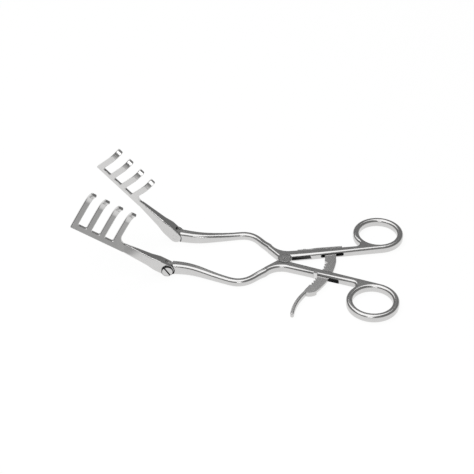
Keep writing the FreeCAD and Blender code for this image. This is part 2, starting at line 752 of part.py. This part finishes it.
def sheet_chord(lean, swing, run):
    """Straight step across an arc that starts at a lean and turns by a swing."""
    half = math.radians(swing) / 2
    length = run * math.sin(half) / half if half else run
    return sheet_way(lean + swing / 2) * length


def comb_outline(top):
    """Side view of the prong bar and the prongs, in X and Z."""
    floor = -BLADE_LOW + PRONG_BAR_HEIGHT
    shaft_top = -BLADE_LOW + SHAFT_BAR_HEIGHT
    below = -BLADE_LOW - BLADE_SHEET
    corners = [(-BLADE_LENGTH, below)]
    radii = [0]
    for index in range(PRONG_COUNT):
        left = -BLADE_LENGTH + PRONG_PITCH * index
        right = left + PRONG_WIDTH
        corners.extend([(left, top), (right, top)])
        radii.extend([PRONG_TIP_CORNER, PRONG_TIP_CORNER])
        if index < PRONG_COUNT - 1:
            corners.extend([(right, floor), (left + PRONG_PITCH, floor)])
            radii.extend([GAP_CORNER, GAP_CORNER])
        else:
            corners.append((right, shaft_top))
            radii.append(SHAFT_CORNER)
    corners.extend([(COMB_START, shaft_top), (COMB_START, below)])
    radii.extend([0, 0])
    return corners, radii


def shaft_section(share, edge):
    """Cross-section of the shaft, from the fork at 0 to the sheet of the prongs at 1."""
    half = FORK_WIDTH / 2
    foot = FreeCAD.Vector(COMB_START - BEYOND, -BLADE_INSET, -BLADE_LOW)
    rise = sheet_way(-BLADE_LEAN) * (SHAFT_BAR_HEIGHT / math.cos(math.radians(BLADE_LEAN)))
    skin = sheet_normal(-BLADE_LEAN) * BLADE_SHEET
    thick = [(-half, -EAR_RADIUS), (half, -EAR_RADIUS), (half, EAR_RADIUS), (-half, EAR_RADIUS)]
    thin = [foot, foot + skin, foot + skin + rise, foot + rise]
    corners = []
    for (across, up), last in zip(thick, thin):
        first = FreeCAD.Vector(-FORK_LENGTH, across, up)
        corners.append(first + (last - first) * share)
    return rounded_wire(corners, [edge] * 4)


def shaft():
    """Bar that thins from the fork to the sheet of the prongs."""
    grown = SHAFT_EDGE_RUN / (-FORK_LENGTH - COMB_START + BEYOND)
    steps = ((0, EAR_EDGE), (grown, SHAFT_EDGE), (1, SHEET_EDGE))
    return Part.makeLoft([shaft_section(share, edge) for share, edge in steps], True, True)


def fork():
    """Two ears with rounded rims, made as one round-ended block."""
    outline = []
    half = FORK_WIDTH / 2
    for across, up in ((-half, -EAR_RADIUS), (half, -EAR_RADIUS), (half, EAR_RADIUS), (-half, EAR_RADIUS)):
        outline.append(FreeCAD.Vector(0, across, up))
    block = Part.Face(rounded_wire(outline, [EAR_EDGE] * 4)).extrude(FreeCAD.Vector(-FORK_LENGTH, 0, 0))
    ears = cross_cylinder(EAR_RADIUS, FORK_WIDTH)
    rims = [edge for edge in ears.Edges if edge.BoundBox.YLength < TINY]
    return ears.makeFillet(EAR_EDGE, rims).fuse(block)


def comb():
    """Sheet of the prongs, its edges rounded."""
    wire, top = sheet_profile()
    sheet = Part.Face(wire).extrude(FreeCAD.Vector(BLADE_LENGTH + BEYOND * 2, 0, 0))
    corners, radii = comb_outline(top)
    plate = one_solid(sheet.common(side_prism(corners, radii, BLADE_LENGTH)))
    rims = []
    for edge in plate.Edges:
        if edge.BoundBox.XMax < COMB_START - TINY:
            rims.append(edge)
    return plate.makeFillet(SHEET_EDGE, rims)


def blade():
    """Rear blade at the origin, its prongs up and its length towards -X."""
    body = fork().fuse([shaft(), comb()])
    slot_width = TONGUE_THICKNESS + TONGUE_GAP * 2
    crotch = -TONGUE_RADIUS - SLOT_CROTCH
    past = EAR_RADIUS + BEYOND
    slot = [(crotch, -past), (past, -past), (past, past), (crotch, past)]
    body = body.cut(side_prism(slot, [0] * 4, slot_width))
    return one_solid(body.cut(cross_cylinder(HINGE_SHANK_RADIUS + RUNNING_GAP, FORK_WIDTH * 2)))


def hinge_screw():
    """Slotted screw of a blade hinge, its head on the outer ear."""
    half = FORK_WIDTH / 2
    shank = Part.makeCylinder(HINGE_SHANK_RADIUS, FORK_WIDTH, FreeCAD.Vector(0, -half, 0), ACROSS)
    head = Part.makeCylinder(HINGE_HEAD_RADIUS, HINGE_HEAD_HEIGHT, FreeCAD.Vector(0, half, 0), ACROSS)
    top = half + HINGE_HEAD_HEIGHT
    rim = [edge for edge in head.Edges if abs(edge.BoundBox.YMin - top) < TINY]
    head = head.makeFillet(HINGE_HEAD_EDGE, rim)
    slot = slot_tool(HINGE_HEAD_RADIUS, HINGE_SLOT)
    slot.rotate(ORIGIN, FreeCAD.Vector(1, 0, 0), -90)
    slot.rotate(ORIGIN, ACROSS, HINGE_SLOT_TURN)
    slot.translate(ACROSS * (top - HINGE_SLOT_DEPTH))
    return one_solid(shank.fuse(head).cut(slot))


def build_nodes():
    blade_shape = blade()
    screw_shape = hinge_screw()
    return {
        "front_arm": front_arm(),
        "rear_arm": rear_arm(),
        "lock_screw": lock_screw(),
        "pawl_insert": pawl_insert(),
        "ratchet_pin": ratchet_pin(),
        "ratchet_bar": ratchet_bar(),
        "leaf_spring": leaf_spring(),
        "leaf_screw": leaf_screw(),
        "rear_blade": hinge_placed(blade_shape, REAR_TILT),
        "rear_hinge_screw": hinge_placed(screw_shape, REAR_TILT),
        "front_blade": mirrored(hinge_placed(blade_shape, FRONT_TILT)),
        "front_hinge_screw": mirrored(hinge_placed(screw_shape, FRONT_TILT)),
    }


os.makedirs("parts", exist_ok=True)
for name, shape in build_nodes().items():
    shape.exportStep("parts/" + name + ".step")
    print(name, len(shape.Solids), shape.isValid(), round(shape.Volume, 1))
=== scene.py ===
"""Looks of a self retaining retractor that lies on its back on a white table.

Metres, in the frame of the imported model: the origin is under the lock screw, +X runs to the
finger rings, +Y to the rear arm and +Z up.
"""

import bmesh
import bpy
import json
import math
from mathutils import Matrix, Vector


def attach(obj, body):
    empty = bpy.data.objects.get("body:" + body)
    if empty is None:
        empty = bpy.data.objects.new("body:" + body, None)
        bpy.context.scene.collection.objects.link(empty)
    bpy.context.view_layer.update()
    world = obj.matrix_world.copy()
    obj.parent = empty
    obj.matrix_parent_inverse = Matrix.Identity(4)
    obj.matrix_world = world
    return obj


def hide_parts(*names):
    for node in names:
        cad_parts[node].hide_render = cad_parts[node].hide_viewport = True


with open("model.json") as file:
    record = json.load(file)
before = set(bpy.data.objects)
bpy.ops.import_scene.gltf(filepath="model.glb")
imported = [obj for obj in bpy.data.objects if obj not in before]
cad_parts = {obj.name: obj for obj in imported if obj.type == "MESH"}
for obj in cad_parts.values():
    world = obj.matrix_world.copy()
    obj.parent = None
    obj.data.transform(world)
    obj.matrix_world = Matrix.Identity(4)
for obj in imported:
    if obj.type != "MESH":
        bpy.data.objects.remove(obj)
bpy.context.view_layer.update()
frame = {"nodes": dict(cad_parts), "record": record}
BODY_OF = {node: body for body, nodes in frame["record"]["behaviour"]["bodies"].items() for node in nodes}

# Camera, as fitted to the photo, its lens and sensor in millimetres
LOOK_AT = Vector((-0.04545, 0.02482, 0.0074))
DISTANCE = 1.1588
AZIMUTH = math.radians(8.27)
ELEVATION = math.radians(37.92)
ROLL = math.radians(-1.13)
LENS = 98.9
SENSOR = 36.0

# Studio, with brightness as a share of white and lamps in watts
WHITE = (1.0, 1.0, 1.0, 1.0)
ROOM_GREY = 0.22                # what polished steel sees of the room above the table
WINDOW_GREY = 0.5               # what it sees of the room's lit window, low on the right
WINDOW_SIDE = (0.19, 0.29)      # X of a direction where the window starts, and where it is full
WINDOW_TOP = (0.1, 0.2)         # Z of a direction where it starts to fade, and where it ends
TABLE_SIZE = 6.0
TABLE_PAINT = (0.9, 0.9, 0.9, 1.0)
TABLE_WHITE = 1.06
TABLE_GLOW = 0.87               # share of the table's white that shadows don't reach
SHEET_FRONT = (-0.38, -0.1)     # Y where the white sheet under the object starts, and where it is full
FLOOR_GREY = 0.5                # what steel sees of the floor in front of the sheet
OVERHEAD_SIZE = (2.35, 1.45)
OVERHEAD_AT = Vector((-0.28, 0.06, 1.35))
OVERHEAD_POWER = 13.9
BLADE_LAMP_SIZE = (0.16, 0.16)
BLADE_LAMP_AT = Vector((0.0335, -0.419, 0.206))
BLADE_LAMP_POWER = 0.19

# Steel
STEEL = (0.62, 0.615, 0.61, 1.0)
BRIGHT_STEEL = (0.72, 0.715, 0.71, 1.0)
# Dark colour of painted shade, put on faces in slots, hollows and recesses that lie in shade
PAINTED_SHADE_COLOUR = (0.06, 0.06, 0.06, 1.0)
ROUGHNESS_SPREAD = 0.06
BLOTCH_SCALE = 90.0             # blotches of wear per metre
LINE_DEPTH = 0.12
BUMP_STRENGTH = 0.35
BUMP_HEIGHT = 0.00002

# Grinding lines: changes of their pattern per metre in X, Y and Z, before it is turned
LINES_ALONG_X = (60, 2500, 2500)
LINES_ALONG_Y = (2500, 60, 2500)
LINES_ON_BLADES = (2500, 300, 60)
LINES_ON_SCREWS = (900, 900, 900)
RATCHET_LINES_TURN = 0.2        # radians

# Meshes
TINY = 1e-6                     # a distance under this counts as none
FLAT_ANGLE = math.radians(0.5)
SHARP_ANGLE = math.radians(30)

# Sides of the object, as the sign of Y
REAR = 1
FRONT = -1

# Ratchet slots: direction of the rear handle against X, and the slots' span along it and in height
HANDLE_TURN = math.radians(13.95)
SLOT_SPAN = (0.0322, 0.0525)
REAR_SLOT = (0.0023, 0.0056)
FRONT_SLOT = (0.0008, 0.0054)

# Relief beside the lock on the rear handle: direction of the handle's near side against X, its
# distance from the lock's axis, and the wedge's span along it, greatest depth and span in height
SIDE_TURN = math.radians(14.9)
SIDE_OFFSET = 0.00201
RELIEF_SPAN = (0.006, 0.024)
RELIEF_DEPTH = 0.0018
RELIEF_Z = (0.0024, 0.006)
RELIEF_SLACK = 0.0003           # a face this near to the wedge's floor lies on it

# Blade hinges, given for the rear one; the front one is its mirror image in Y
HINGE_AT = Vector((-0.1, 0.0235, 0.0064))
HINGE_AXIS = Vector((0.177085, 0.984196, 0))
HOLLOW_RADIUS = 0.0065
HEAD_FACE = 0.0059              # from the middle of the hinge to the face of the screw's head
HEAD_SLOT = 0.001               # a face less deep below it than this is in the slot or on the rim
HEAD_SIDE = 0.0048              # a face further from the axis than this is on the head's side

# Faces, by their middle and their normal
ON_SURFACE = 0.0001             # a face nearer than this to a surface lies on it
ACROSS = 0.5                    # a normal with less than this along a direction runs across it
UPRIGHT = 0.01                  # a face whose normal has less than this of Z stands upright
LEVEL = 0.99                    # a face whose normal has more than this of Z lies level

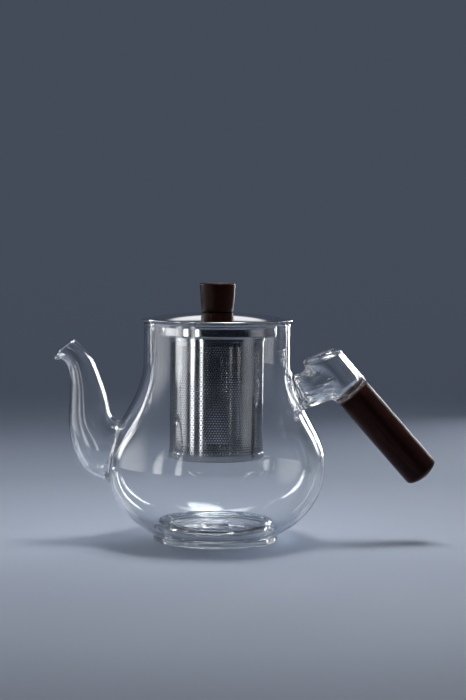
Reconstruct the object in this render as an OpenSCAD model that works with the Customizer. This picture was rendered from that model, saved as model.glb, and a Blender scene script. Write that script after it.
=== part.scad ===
// Glass teapot: blown body with a foot ring and a pushed-up floor, a fused
// gooseneck spout, a glass handle socket with a wooden grip, a steel infuser
// that hangs in the neck, and a domed steel lid with a wooden knob.
//
// Millimetres. The origin is the centre of the foot's underside, +Z is up,
// the spout points to -X and the handle to +X.

/* [Glass body] */
// Radius of the widest part of the belly
belly_r = 69; // [64:0.5:74]
// Height of the widest part of the belly
belly_z = 48; // [44:0.5:52]
// Outer radius of the straight neck
neck_r = 46.2; // [44:0.2:49]
// Height where the straight neck turns into the shoulder
neck_z = 114; // [108:0.5:120]
// Height of the neck above the shoulder line
neck_h = 24; // [20:0.5:32]
// Thickness of the blown wall
wall_t = 2.2; // [1.6:0.1:2.8]
// Thickness of the pushed-up floor
floor_t = 2.4; // [1.8:0.1:3]
// Outer radius of the foot ring
foot_r = 39.5; // [38:0.5:42]
// Height of the foot ring
foot_h = 4.6; // [3.6:0.2:5.6]
// Radius of the pushed-up floor, seen from inside
kick_r = 36.5; // [34:0.5:37]
// Height of the pushed-up floor's shoulder
kick_z = 12.6; // [11:0.2:14]
// Radius of the dished middle of the floor
dish_r = 27; // [22:0.5:29]
// Height of the dished middle of the floor
dish_z = 8.2; // [7:0.2:9.6]
// Radius of the small pontil button in the middle of the floor
button_r = 9; // [6:0.5:12]

/* [Spout] */
// Thickness of the spout's wall
spout_t = 1.8; // [1.4:0.1:2.2]
// Height of the spout's lower line where it meets the belly
spout_low_z = 38; // [35:0.5:41]
// Height of the spout's upper line where it meets the belly
spout_high_z = 75.6; // [73:0.5:78]
// How far the front of the spout stands out past the belly
spout_out = 24.3; // [21:0.1:28]
// Bore of the spout's neck where it leaves the bulb
spout_bulb_d = 26.2; // [23:0.2:28]
// Outer diameter of the spout where it bends over to pour
spout_bend_d = 17; // [15:0.2:19]
// Height of the middle of that bend
spout_bend_z = 109.4; // [105:0.2:113]
// How far the pouring lip stands out past the belly
lip_out = 34.6; // [32:0.1:38]
// Height of the pouring lip
lip_z = 115.2; // [112:0.2:118]
// Outer width of the mouth along its cut
mouth_d = 17.6; // [15:0.2:19]
// Angle of the mouth's cut from the horizontal
mouth_tilt = 38.3; // [30:0.5:46]
// Diameter of the port through the belly
port_d = 27; // [18:0.5:30]

/* [Handle] */
// Angle of the grip below the horizontal
grip_tilt = 48.5; // [40:0.5:56]
// How far the centre of the socket's lower rim stands out past the belly
socket_out = 16.6; // [14:0.2:22]
// Height of the centre of the socket's lower rim
socket_z = 94.8; // [90:0.2:100]
// Outer diameter of the glass socket
socket_d = 23.6; // [22:0.2:26]
// Length of the glass socket along its axis
socket_l = 32; // [30:0.5:38]
// Thickness of the socket's wall
socket_t = 2.2; // [1.6:0.1:3]
// Outer diameter of the glass stub between belly and socket
stub_d = 22.4; // [18:0.2:23]
// Thickness of the stub's wall
stub_t = 2.6; // [1.8:0.1:3]
// Angle of the stub above the horizontal
stub_tilt = 22; // [15:0.5:28]
// Distance from the socket's lower rim up to the middle of the stub, along the socket
stub_up = 12.5; // [11:0.1:15]
// Outer diameter of the glass nipple inside the grip
nipple_d = 11; // [9:0.2:12]
// Length of the glass nipple
nipple_l = 26; // [20:0.5:32]
// Vent through the nipple
vent_d = 5; // [3:0.2:6]
// Thickness of the cork sleeve on the nipple
sleeve_t = 1.5; // [1:0.1:2]
// Outer diameter of the wooden grip
grip_d = 22.5; // [21:0.1:26]
// Length of the wooden grip
grip_l = 69.8; // [60:0.5:90]
// Rise of the grip's domed end
grip_dome = 3.3; // [2:0.1:4.5]
// Gap between the glass rim and the wood
grip_gap = 1.2; // [0.6:0.1:2]

/* [Infuser] */
// How far the pressed flange lies out over the glass rim
flange_lap = 0.4; // [0:0.1:1]
// Thickness of the infuser's steel sheet
sheet_t = 0.6; // [0.4:0.1:1]
// Radius of the collar that holds the lid
collar_r = 37.6; // [36:0.2:39]
// Height of the slope from the flange to the collar
slope_h = 2.2; // [1.4:0.2:4]
// Height of the straight collar
collar_h = 6.8; // [5:0.2:9]
// Radius of the perforated screen
screen_r = 29.5; // [26:0.5:33]
// Length of the screen
screen_l = 77; // [60:0.5:80]
// Height of the plain band round the screen's top
band_h = 2.6; // [2:0.2:5]
// Height of the base cup's plain band
cup_h = 4.5; // [3:0.5:7]

/* [Lid] */
// How far the lid's brim stands out past the infuser's flange
brim_lap = 1.3; // [0.6:0.1:2.5]
// Rise of the lid's dome
dome_rise = 4.7; // [3:0.1:7]
// Thickness of the lid's steel sheet
lid_t = 0.8; // [0.6:0.1:1.2]
// Depth of the skirt that centres the lid
skirt_h = 6.4; // [4:0.2:8]
// Diameter of the steam hole
steam_d = 3.2; // [2:0.2:5]
// Distance from the axis to the steam hole
steam_r = 39; // [25:0.5:41]
// Direction of the steam hole around the lid
steam_turn = -19; // [-90:1:90]

/* [Knob] */
// Diameter of the knob's top
knob_top_d = 22.4; // [20:0.2:26]
// Diameter of the knob's foot
knob_foot_d = 19.8; // [17:0.2:22]
// Height of the knob
knob_h = 18.3; // [14:0.2:24]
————
* WORK INSTRUCTIONS
Repeat exactly the lines running from the one with "screw_shape = hinge_screw()" through the one with "in imported if", both included.

* TASK SOLUTION
    screw_shape = hinge_screw()
    return {
        "front_arm": front_arm(),
        "rear_arm": rear_arm(),
        "lock_screw": lock_screw(),
        "pawl_insert": pawl_insert(),
        "ratchet_pin": ratchet_pin(),
        "ratchet_bar": ratchet_bar(),
        "leaf_spring": leaf_spring(),
        "leaf_screw": leaf_screw(),
        "rear_blade": hinge_placed(blade_shape, REAR_TILT),
        "rear_hinge_screw": hinge_placed(screw_shape, REAR_TILT),
        "front_blade": mirrored(hinge_placed(blade_shape, FRONT_TILT)),
        "front_hinge_screw": mirrored(hinge_placed(screw_shape, FRONT_TILT)),
    }


os.makedirs("parts", exist_ok=True)
for name, shape in build_nodes().items():
    shape.exportStep("parts/" + name + ".step")
    print(name, len(shape.Solids), shape.isValid(), round(shape.Volume, 1))
=== scene.py ===
"""Looks of a self retaining retractor that lies on its back on a white table.

Metres, in the frame of the imported model: the origin is under the lock screw, +X runs to the
finger rings, +Y to the rear arm and +Z up.
"""

import bmesh
import bpy
import json
import math
from mathutils import Matrix, Vector


def attach(obj, body):
    empty = bpy.data.objects.get("body:" + body)
    if empty is None:
        empty = bpy.data.objects.new("body:" + body, None)
        bpy.context.scene.collection.objects.link(empty)
    bpy.context.view_layer.update()
    world = obj.matrix_world.copy()
    obj.parent = empty
    obj.matrix_parent_inverse = Matrix.Identity(4)
    obj.matrix_world = world
    return obj


def hide_parts(*names):
    for node in names:
        cad_parts[node].hide_render = cad_parts[node].hide_viewport = True


with open("model.json") as file:
    record = json.load(file)
before = set(bpy.data.objects)
bpy.ops.import_scene.gltf(filepath="model.glb")
imported = [obj for obj in bpy.data.objects if obj not in before]
cad_parts = {obj.name: obj for obj in imported if obj.type == "MESH"}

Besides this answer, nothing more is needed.